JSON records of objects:
^^^^^^^^^^^^^^^^

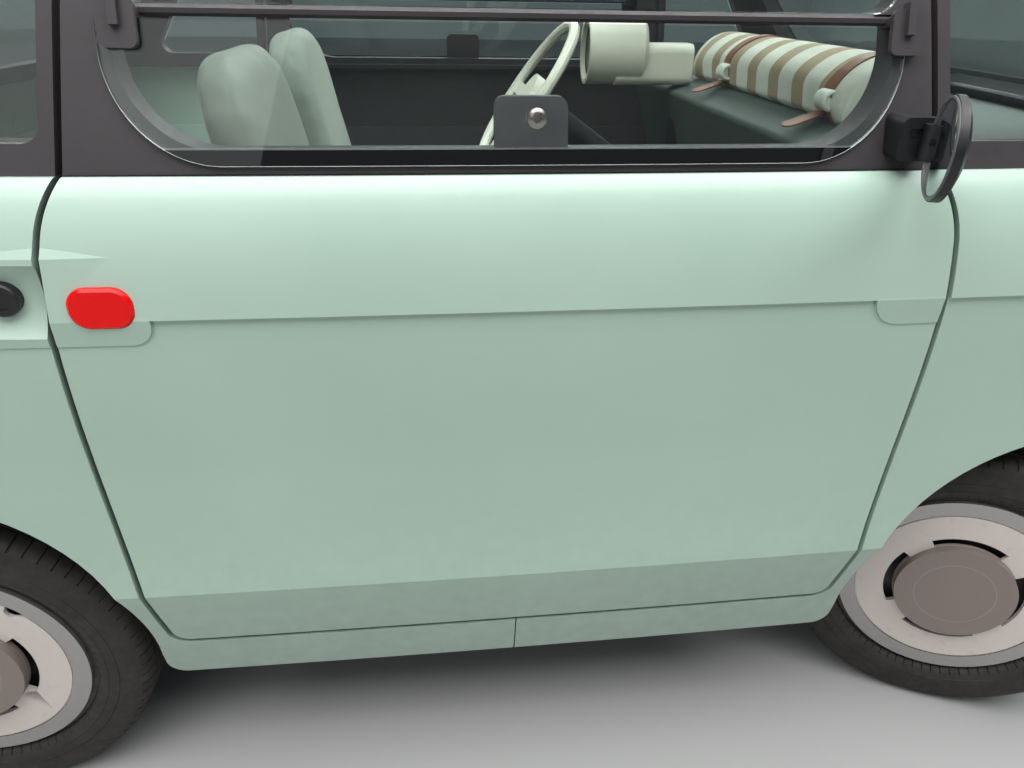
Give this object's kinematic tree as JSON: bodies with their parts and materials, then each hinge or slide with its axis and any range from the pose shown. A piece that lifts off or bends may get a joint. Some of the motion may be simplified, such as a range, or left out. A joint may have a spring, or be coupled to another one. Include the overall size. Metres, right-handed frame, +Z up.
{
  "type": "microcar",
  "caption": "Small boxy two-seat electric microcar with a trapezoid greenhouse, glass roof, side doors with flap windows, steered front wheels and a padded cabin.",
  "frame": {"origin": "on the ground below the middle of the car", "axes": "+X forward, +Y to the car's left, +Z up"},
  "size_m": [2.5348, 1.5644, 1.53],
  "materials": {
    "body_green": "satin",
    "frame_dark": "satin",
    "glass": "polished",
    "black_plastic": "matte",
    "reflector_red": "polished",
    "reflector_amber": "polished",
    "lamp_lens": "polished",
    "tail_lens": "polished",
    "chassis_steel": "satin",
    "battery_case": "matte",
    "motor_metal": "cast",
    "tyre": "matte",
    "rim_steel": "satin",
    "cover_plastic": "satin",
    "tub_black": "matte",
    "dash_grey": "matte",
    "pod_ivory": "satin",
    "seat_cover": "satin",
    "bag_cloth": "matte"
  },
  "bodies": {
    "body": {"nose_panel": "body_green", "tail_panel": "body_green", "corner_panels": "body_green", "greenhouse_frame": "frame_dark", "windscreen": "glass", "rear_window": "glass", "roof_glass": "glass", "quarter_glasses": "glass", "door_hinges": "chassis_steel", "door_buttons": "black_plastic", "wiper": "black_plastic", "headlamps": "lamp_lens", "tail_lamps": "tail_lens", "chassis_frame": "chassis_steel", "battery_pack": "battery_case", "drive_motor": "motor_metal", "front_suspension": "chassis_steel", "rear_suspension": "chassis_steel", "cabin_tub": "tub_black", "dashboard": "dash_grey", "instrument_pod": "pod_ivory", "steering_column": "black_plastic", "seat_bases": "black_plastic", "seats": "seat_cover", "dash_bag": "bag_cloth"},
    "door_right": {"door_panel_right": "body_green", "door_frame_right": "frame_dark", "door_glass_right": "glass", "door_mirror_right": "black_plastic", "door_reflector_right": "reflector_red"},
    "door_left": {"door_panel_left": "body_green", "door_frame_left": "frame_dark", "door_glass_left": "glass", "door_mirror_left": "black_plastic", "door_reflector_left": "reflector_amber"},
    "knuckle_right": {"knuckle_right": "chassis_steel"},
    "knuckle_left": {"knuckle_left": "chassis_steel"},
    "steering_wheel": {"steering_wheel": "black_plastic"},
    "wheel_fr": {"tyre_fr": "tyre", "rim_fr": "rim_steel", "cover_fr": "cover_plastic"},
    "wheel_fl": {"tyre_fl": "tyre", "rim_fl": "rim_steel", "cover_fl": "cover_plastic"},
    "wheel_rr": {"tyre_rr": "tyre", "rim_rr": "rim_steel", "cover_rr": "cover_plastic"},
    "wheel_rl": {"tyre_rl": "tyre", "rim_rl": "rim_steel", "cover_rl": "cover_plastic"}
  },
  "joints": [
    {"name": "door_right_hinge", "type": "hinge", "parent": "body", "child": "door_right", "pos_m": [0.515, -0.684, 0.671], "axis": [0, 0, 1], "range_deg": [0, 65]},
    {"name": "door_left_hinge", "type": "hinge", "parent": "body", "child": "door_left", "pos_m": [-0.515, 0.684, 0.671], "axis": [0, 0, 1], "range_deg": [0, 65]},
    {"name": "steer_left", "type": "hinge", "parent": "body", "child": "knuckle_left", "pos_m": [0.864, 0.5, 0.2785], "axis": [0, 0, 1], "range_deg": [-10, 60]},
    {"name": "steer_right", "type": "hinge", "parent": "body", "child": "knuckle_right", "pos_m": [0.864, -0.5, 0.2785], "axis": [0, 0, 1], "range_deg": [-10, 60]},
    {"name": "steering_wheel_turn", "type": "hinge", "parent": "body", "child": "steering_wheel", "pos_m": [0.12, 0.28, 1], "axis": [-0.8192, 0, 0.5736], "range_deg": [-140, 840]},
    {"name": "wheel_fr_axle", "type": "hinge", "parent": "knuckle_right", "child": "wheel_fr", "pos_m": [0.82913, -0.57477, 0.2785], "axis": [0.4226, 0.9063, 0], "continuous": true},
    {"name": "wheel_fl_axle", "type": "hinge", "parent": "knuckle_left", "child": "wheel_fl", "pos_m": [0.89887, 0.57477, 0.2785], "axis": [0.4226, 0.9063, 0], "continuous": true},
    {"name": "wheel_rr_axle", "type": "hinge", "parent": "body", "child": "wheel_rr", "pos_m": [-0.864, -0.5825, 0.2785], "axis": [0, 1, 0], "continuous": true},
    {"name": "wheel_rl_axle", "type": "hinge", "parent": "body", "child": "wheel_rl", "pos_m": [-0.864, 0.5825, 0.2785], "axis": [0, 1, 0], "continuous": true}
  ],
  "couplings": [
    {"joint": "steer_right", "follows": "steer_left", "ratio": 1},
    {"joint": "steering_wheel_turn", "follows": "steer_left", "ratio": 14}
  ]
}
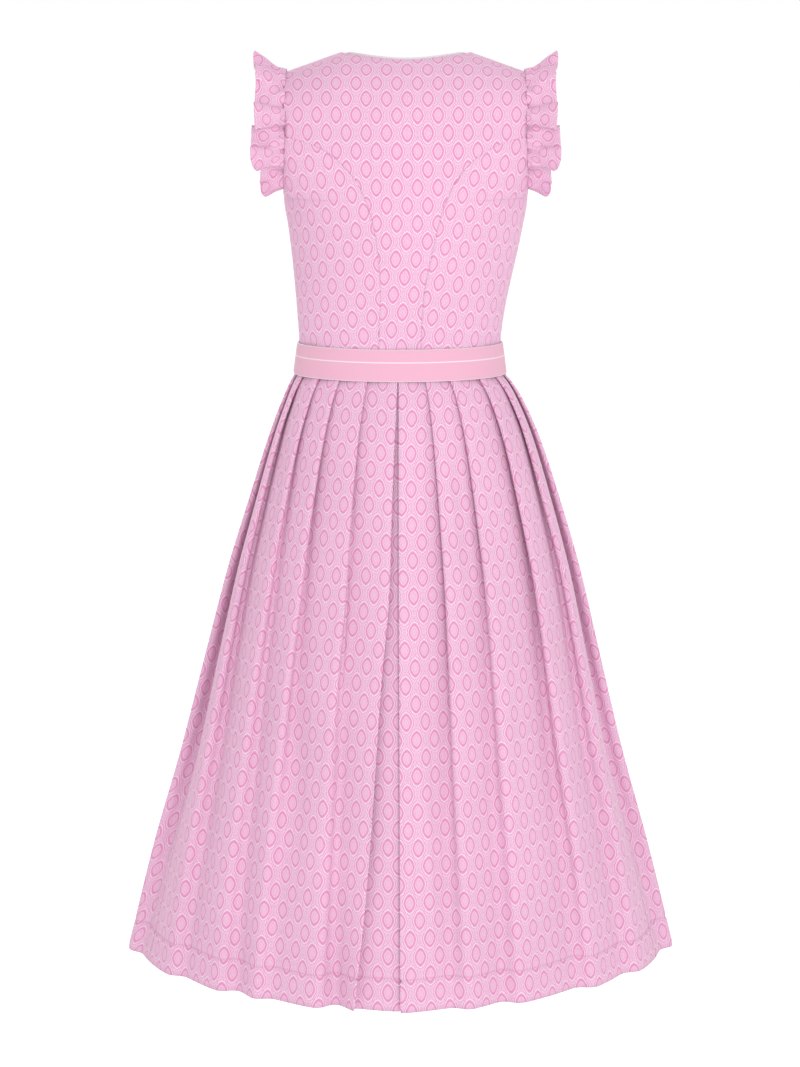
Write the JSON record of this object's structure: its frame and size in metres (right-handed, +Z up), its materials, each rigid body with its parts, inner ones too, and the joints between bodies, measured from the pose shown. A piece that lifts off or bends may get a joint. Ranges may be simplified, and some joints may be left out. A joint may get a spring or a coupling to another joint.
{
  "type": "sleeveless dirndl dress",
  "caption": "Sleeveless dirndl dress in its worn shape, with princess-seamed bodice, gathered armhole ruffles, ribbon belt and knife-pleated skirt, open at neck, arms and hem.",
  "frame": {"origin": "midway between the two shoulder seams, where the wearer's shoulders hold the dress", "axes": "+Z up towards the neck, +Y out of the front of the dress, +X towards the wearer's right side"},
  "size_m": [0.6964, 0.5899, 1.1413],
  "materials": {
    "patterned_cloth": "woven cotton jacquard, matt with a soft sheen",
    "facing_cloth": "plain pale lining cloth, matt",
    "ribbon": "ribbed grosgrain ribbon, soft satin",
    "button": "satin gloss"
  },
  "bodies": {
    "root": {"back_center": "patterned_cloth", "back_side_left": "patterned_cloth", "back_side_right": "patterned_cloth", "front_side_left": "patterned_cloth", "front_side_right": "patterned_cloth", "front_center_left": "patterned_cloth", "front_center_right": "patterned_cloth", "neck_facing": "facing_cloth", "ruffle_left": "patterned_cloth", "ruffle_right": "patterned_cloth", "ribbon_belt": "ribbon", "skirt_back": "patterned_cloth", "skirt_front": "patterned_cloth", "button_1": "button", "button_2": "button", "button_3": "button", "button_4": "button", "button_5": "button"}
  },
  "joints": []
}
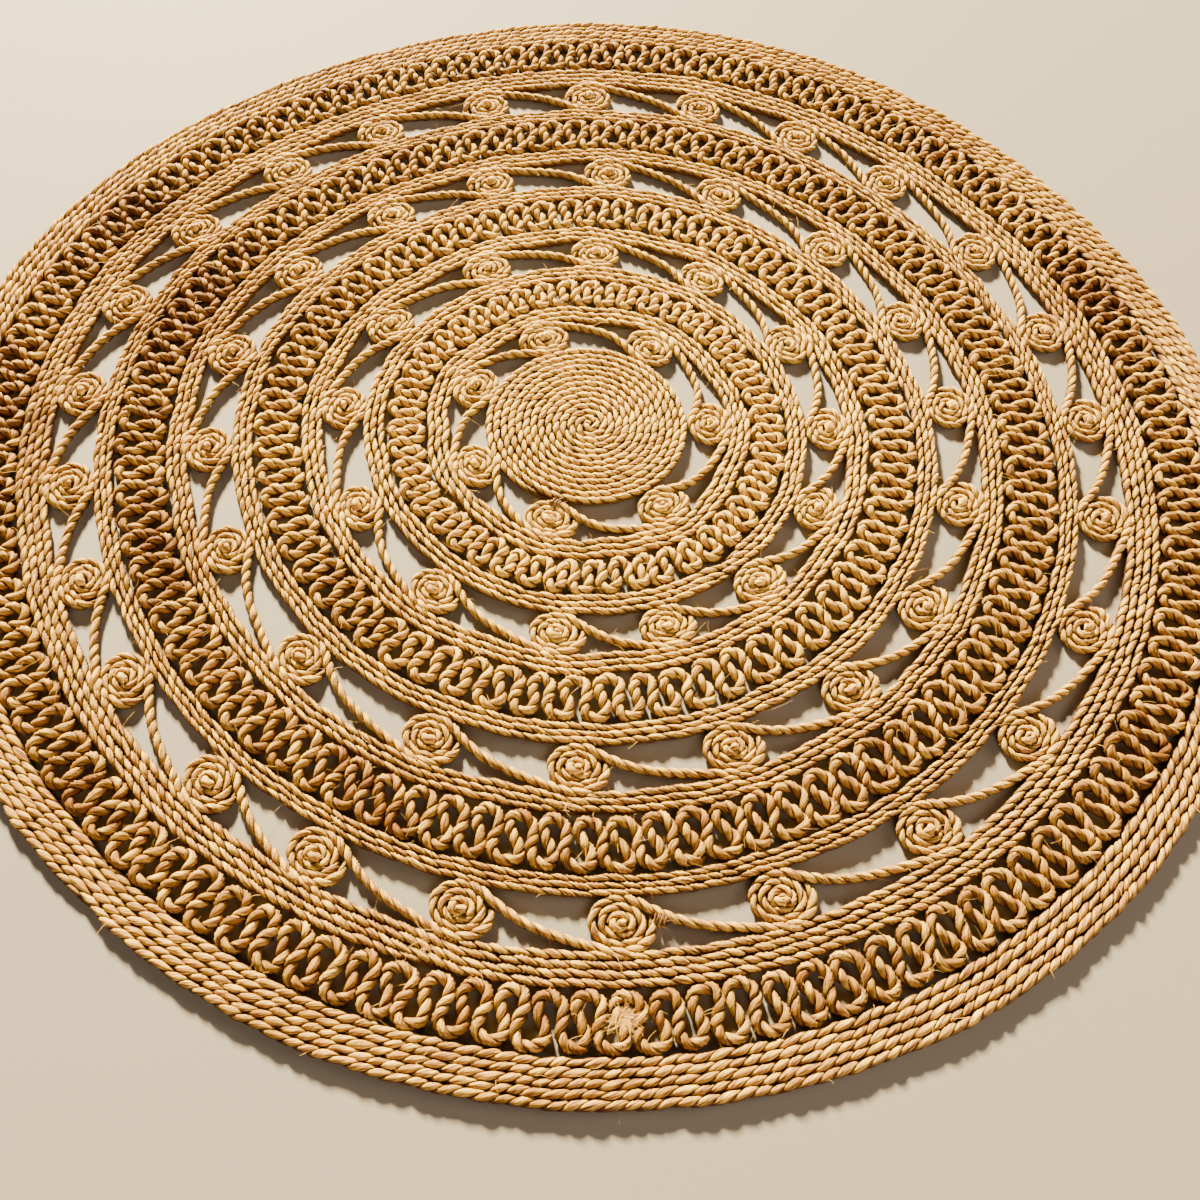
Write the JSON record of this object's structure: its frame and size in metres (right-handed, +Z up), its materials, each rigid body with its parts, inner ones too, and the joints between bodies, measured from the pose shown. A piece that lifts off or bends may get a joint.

^^^^^^^^^^^^^^^^

Brief:
Copy every record exactly, with nothing added or dropped.

Output:
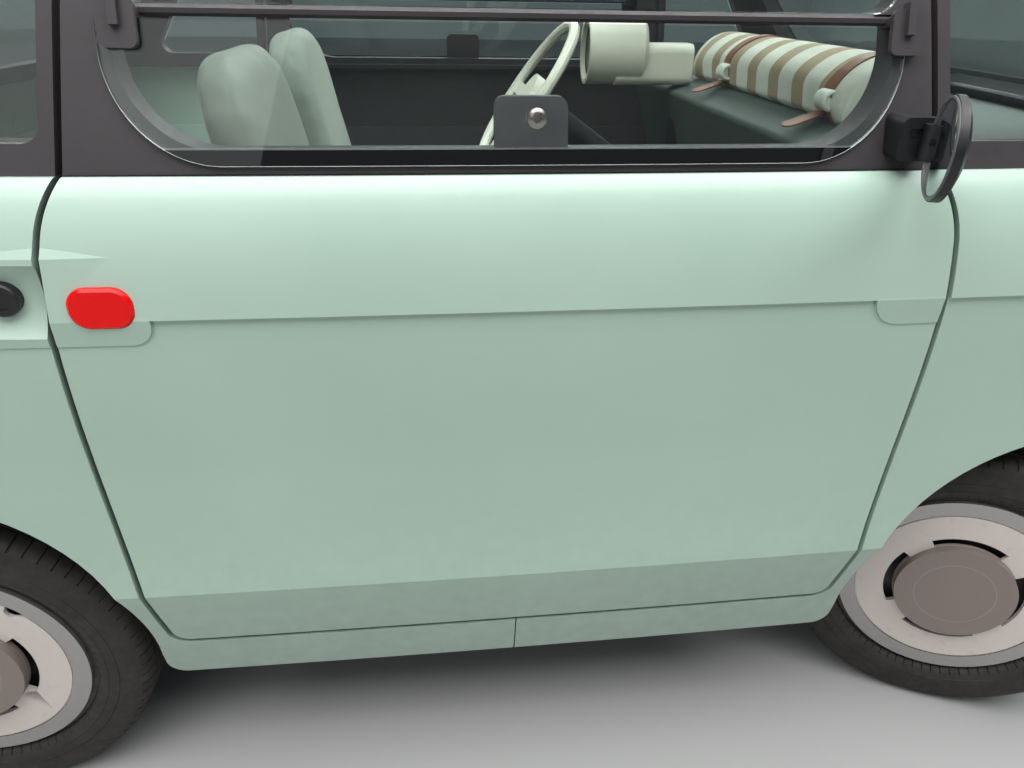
Give this object's kinematic tree as JSON: bodies with their parts and materials, then each hinge or slide with its axis and any range from the pose shown. A piece that lifts off or bends may get a joint. Some of the motion may be simplified, such as a range, or left out. A joint may have a spring, or be coupled to another one. Include the overall size. Metres, right-handed frame, +Z up.
{
  "type": "microcar",
  "caption": "Small boxy two-seat electric microcar with a trapezoid greenhouse, glass roof, side doors with flap windows, steered front wheels and a padded cabin.",
  "frame": {"origin": "on the ground below the middle of the car", "axes": "+X forward, +Y to the car's left, +Z up"},
  "size_m": [2.5348, 1.5644, 1.53],
  "materials": {
    "body_green": "satin",
    "frame_dark": "satin",
    "glass": "polished",
    "black_plastic": "matte",
    "reflector_red": "polished",
    "reflector_amber": "polished",
    "lamp_lens": "polished",
    "tail_lens": "polished",
    "chassis_steel": "satin",
    "battery_case": "matte",
    "motor_metal": "cast",
    "tyre": "matte",
    "rim_steel": "satin",
    "cover_plastic": "satin",
    "tub_black": "matte",
    "dash_grey": "matte",
    "pod_ivory": "satin",
    "seat_cover": "satin",
    "bag_cloth": "matte"
  },
  "bodies": {
    "body": {"nose_panel": "body_green", "tail_panel": "body_green", "corner_panels": "body_green", "greenhouse_frame": "frame_dark", "windscreen": "glass", "rear_window": "glass", "roof_glass": "glass", "quarter_glasses": "glass", "door_hinges": "chassis_steel", "door_buttons": "black_plastic", "wiper": "black_plastic", "headlamps": "lamp_lens", "tail_lamps": "tail_lens", "chassis_frame": "chassis_steel", "battery_pack": "battery_case", "drive_motor": "motor_metal", "front_suspension": "chassis_steel", "rear_suspension": "chassis_steel", "cabin_tub": "tub_black", "dashboard": "dash_grey", "instrument_pod": "pod_ivory", "steering_column": "black_plastic", "seat_bases": "black_plastic", "seats": "seat_cover", "dash_bag": "bag_cloth"},
    "door_right": {"door_panel_right": "body_green", "door_frame_right": "frame_dark", "door_glass_right": "glass", "door_mirror_right": "black_plastic", "door_reflector_right": "reflector_red"},
    "door_left": {"door_panel_left": "body_green", "door_frame_left": "frame_dark", "door_glass_left": "glass", "door_mirror_left": "black_plastic", "door_reflector_left": "reflector_amber"},
    "knuckle_right": {"knuckle_right": "chassis_steel"},
    "knuckle_left": {"knuckle_left": "chassis_steel"},
    "steering_wheel": {"steering_wheel": "black_plastic"},
    "wheel_fr": {"tyre_fr": "tyre", "rim_fr": "rim_steel", "cover_fr": "cover_plastic"},
    "wheel_fl": {"tyre_fl": "tyre", "rim_fl": "rim_steel", "cover_fl": "cover_plastic"},
    "wheel_rr": {"tyre_rr": "tyre", "rim_rr": "rim_steel", "cover_rr": "cover_plastic"},
    "wheel_rl": {"tyre_rl": "tyre", "rim_rl": "rim_steel", "cover_rl": "cover_plastic"}
  },
  "joints": [
    {"name": "door_right_hinge", "type": "hinge", "parent": "body", "child": "door_right", "pos_m": [0.515, -0.684, 0.671], "axis": [0, 0, 1], "range_deg": [0, 65]},
    {"name": "door_left_hinge", "type": "hinge", "parent": "body", "child": "door_left", "pos_m": [-0.515, 0.684, 0.671], "axis": [0, 0, 1], "range_deg": [0, 65]},
    {"name": "steer_left", "type": "hinge", "parent": "body", "child": "knuckle_left", "pos_m": [0.864, 0.5, 0.2785], "axis": [0, 0, 1], "range_deg": [-10, 60]},
    {"name": "steer_right", "type": "hinge", "parent": "body", "child": "knuckle_right", "pos_m": [0.864, -0.5, 0.2785], "axis": [0, 0, 1], "range_deg": [-10, 60]},
    {"name": "steering_wheel_turn", "type": "hinge", "parent": "body", "child": "steering_wheel", "pos_m": [0.12, 0.28, 1], "axis": [-0.8192, 0, 0.5736], "range_deg": [-140, 840]},
    {"name": "wheel_fr_axle", "type": "hinge", "parent": "knuckle_right", "child": "wheel_fr", "pos_m": [0.82913, -0.57477, 0.2785], "axis": [0.4226, 0.9063, 0], "continuous": true},
    {"name": "wheel_fl_axle", "type": "hinge", "parent": "knuckle_left", "child": "wheel_fl", "pos_m": [0.89887, 0.57477, 0.2785], "axis": [0.4226, 0.9063, 0], "continuous": true},
    {"name": "wheel_rr_axle", "type": "hinge", "parent": "body", "child": "wheel_rr", "pos_m": [-0.864, -0.5825, 0.2785], "axis": [0, 1, 0], "continuous": true},
    {"name": "wheel_rl_axle", "type": "hinge", "parent": "body", "child": "wheel_rl", "pos_m": [-0.864, 0.5825, 0.2785], "axis": [0, 1, 0], "continuous": true}
  ],
  "couplings": [
    {"joint": "steer_right", "follows": "steer_left", "ratio": 1},
    {"joint": "steering_wheel_turn", "follows": "steer_left", "ratio": 14}
  ]
}
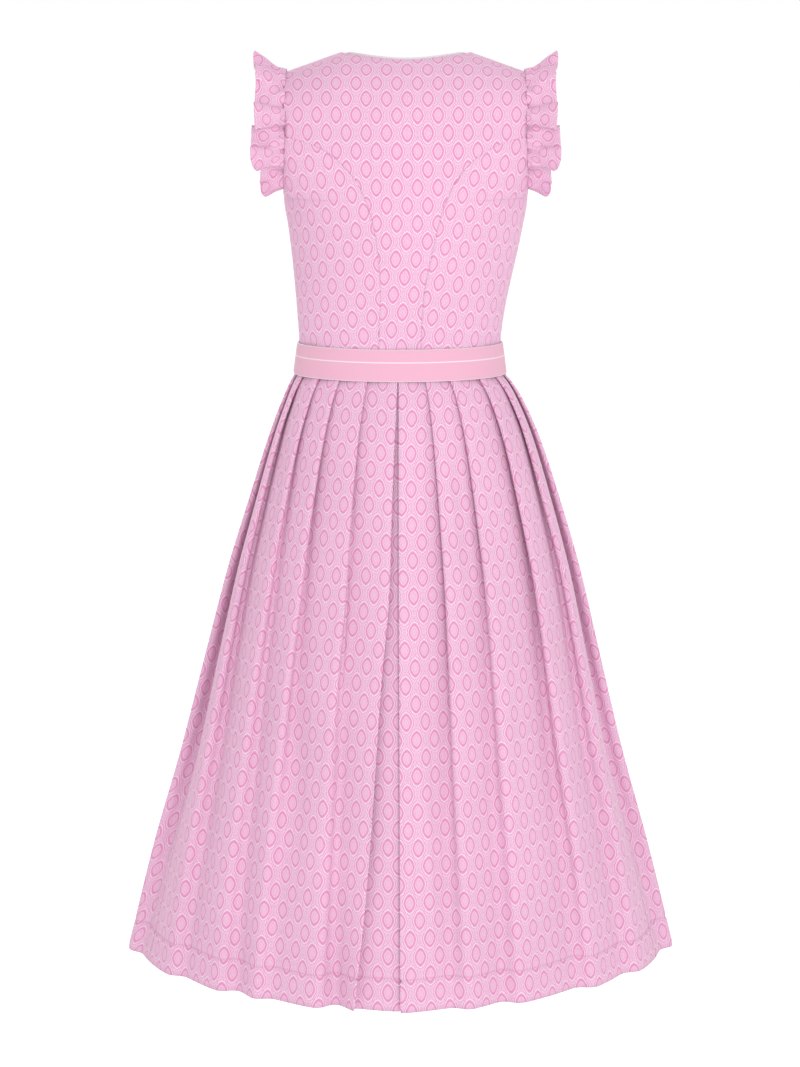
Write the JSON record of this object's structure: its frame and size in metres (right-handed, +Z up), its materials, each rigid body with its parts, inner ones too, and the joints between bodies, measured from the pose shown. A piece that lifts off or bends may get a joint. Ranges may be simplified, and some joints may be left out. A joint may get a spring or a coupling to another joint.
{
  "type": "sleeveless dirndl dress",
  "caption": "Sleeveless dirndl dress in its worn shape, with princess-seamed bodice, gathered armhole ruffles, ribbon belt and knife-pleated skirt, open at neck, arms and hem.",
  "frame": {"origin": "midway between the two shoulder seams, where the wearer's shoulders hold the dress", "axes": "+Z up towards the neck, +Y out of the front of the dress, +X towards the wearer's right side"},
  "size_m": [0.6964, 0.5899, 1.1413],
  "materials": {
    "patterned_cloth": "woven cotton jacquard, matt with a soft sheen",
    "facing_cloth": "plain pale lining cloth, matt",
    "ribbon": "ribbed grosgrain ribbon, soft satin",
    "button": "satin gloss"
  },
  "bodies": {
    "root": {"back_center": "patterned_cloth", "back_side_left": "patterned_cloth", "back_side_right": "patterned_cloth", "front_side_left": "patterned_cloth", "front_side_right": "patterned_cloth", "front_center_left": "patterned_cloth", "front_center_right": "patterned_cloth", "neck_facing": "facing_cloth", "ruffle_left": "patterned_cloth", "ruffle_right": "patterned_cloth", "ribbon_belt": "ribbon", "skirt_back": "patterned_cloth", "skirt_front": "patterned_cloth", "button_1": "button", "button_2": "button", "button_3": "button", "button_4": "button", "button_5": "button"}
  },
  "joints": []
}
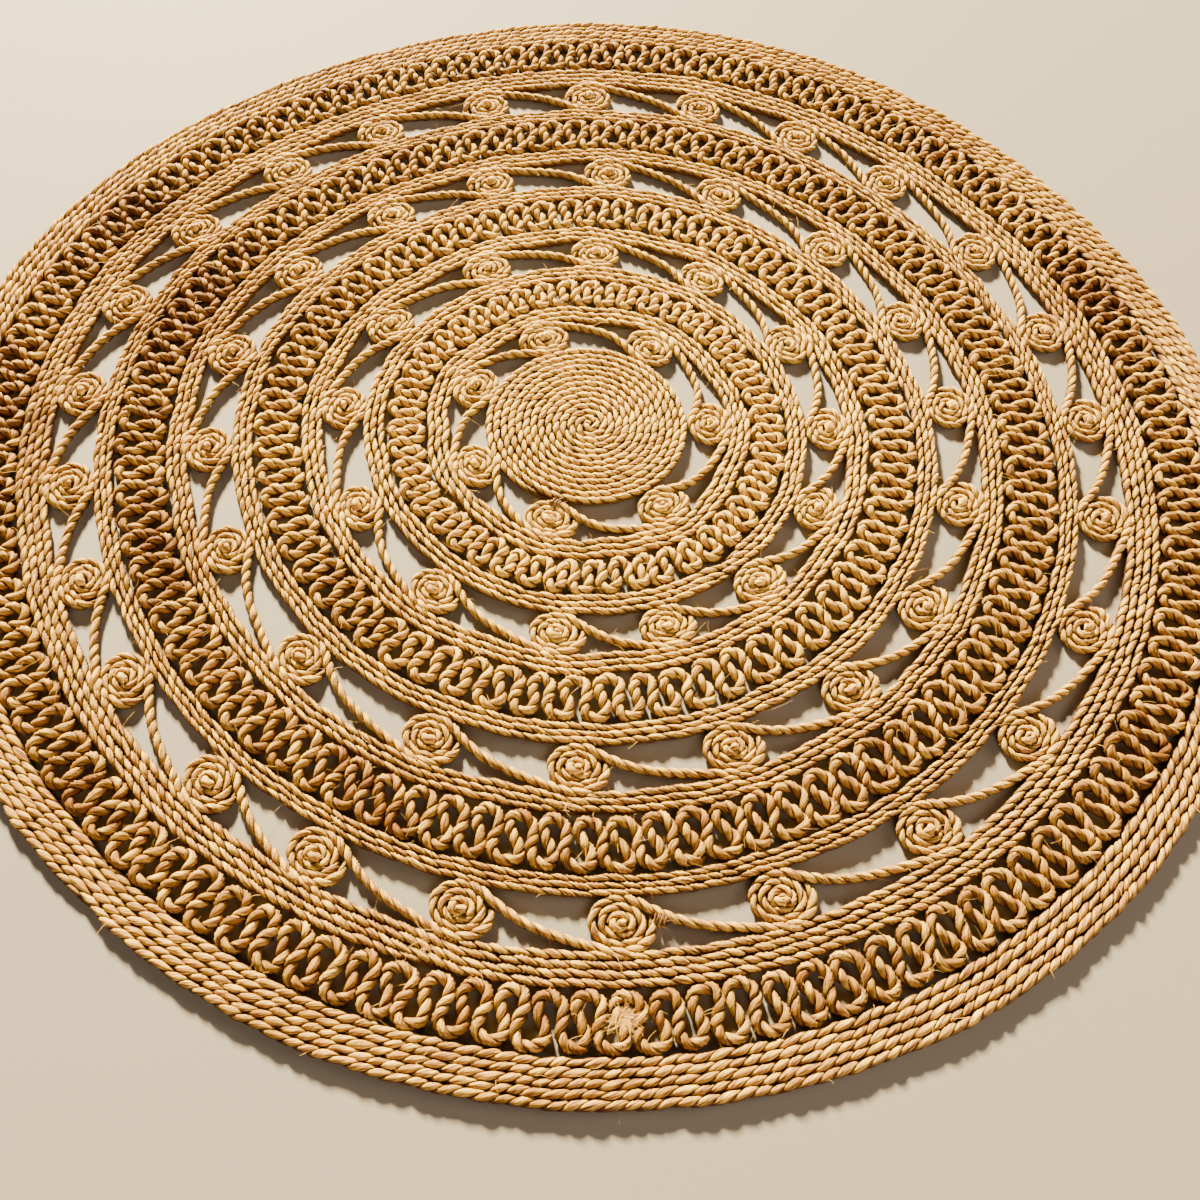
Write the JSON record of this object's structure: its frame and size in metres (right-handed, +Z up), its materials, each rigid body with its parts, inner ones too, and the joints between bodies, measured from the pose shown. A piece that lifts off or bends may get a joint.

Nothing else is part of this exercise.